Should You Still Bet Against the Bank of Japan?

Janu Chan

Bitesized Economics

One of the most fascinating developments in financial markets over the past year has been the Bank of Japan (BOJ) and its policy of yield curve control (YCC). It has been of special focus for financial market participants amid speculation that the policy would be dropped on various occasions. Last week (mid-January), investors were positioned for the BOJ to tweak or at least abandon its YCC policy. Yet, the BOJ surprised markets, and made no change. It was not the first time the BOJ has blindsided investors over the past year on YCC.

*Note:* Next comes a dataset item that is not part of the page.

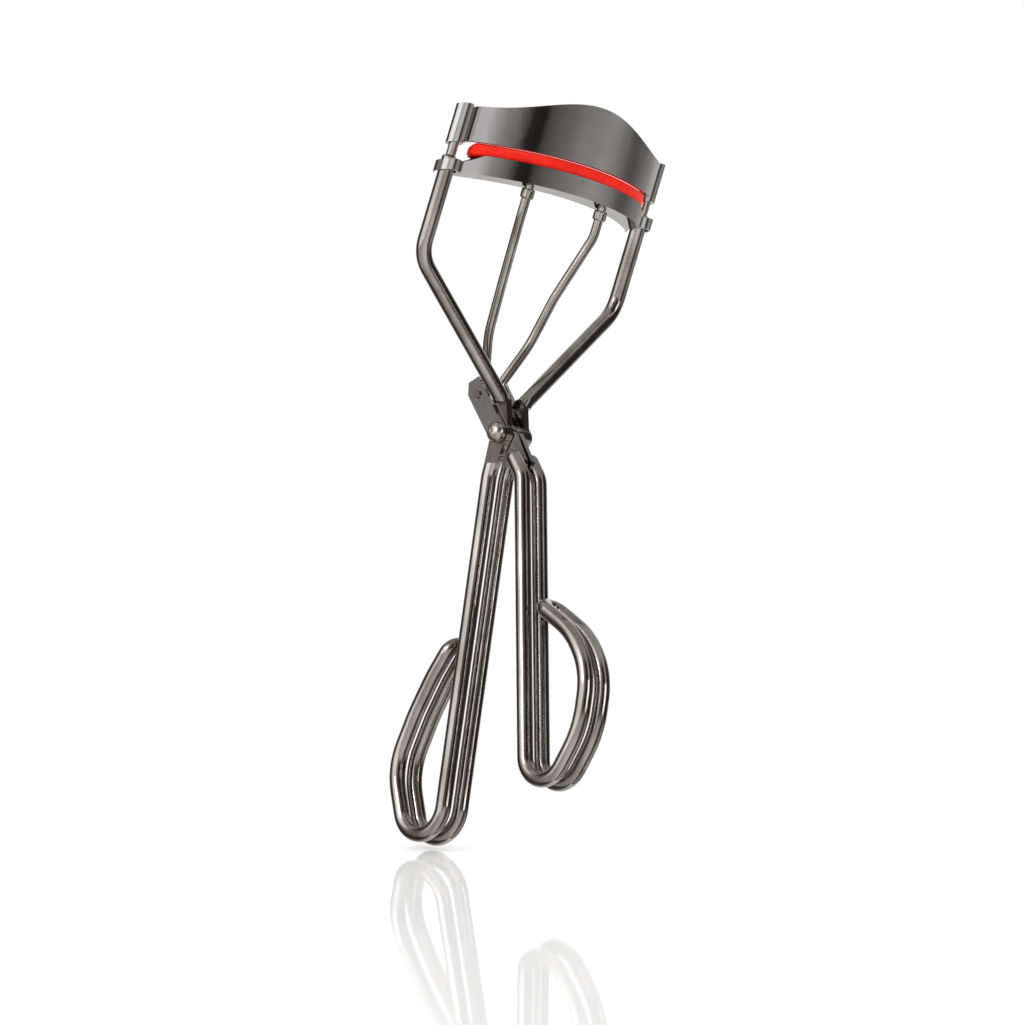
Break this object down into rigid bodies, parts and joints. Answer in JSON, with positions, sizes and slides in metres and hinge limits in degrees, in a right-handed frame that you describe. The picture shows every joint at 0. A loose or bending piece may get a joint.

Hang on, just what is yield curve control (YCC) again?

To recap, the BOJ’s yield curve control is a policy which involves holding a target on the 10-year government bond yield, currently at zero, but has been allowed to fluctuate around a band.

Given inflation and short-term interest rates have risen significantly around the world over the past year or so, bond yields (outside of Japan) have also lifted. Subsequently, Japanese bonds have traded towards the upper part of the band.

The BOJ vs The Free Market

Even though the BOJ has a target on the 10-year bond yield, there are still buyers and sellers which influence supply and demand, which depend on economic conditions.

Since early 2022, the BOJ has widened the band twice, and most recently in December last year. The announcement surprised financial markets by increasing its band, and effectively increasing the cap on yields from 0.25% to 0.50%.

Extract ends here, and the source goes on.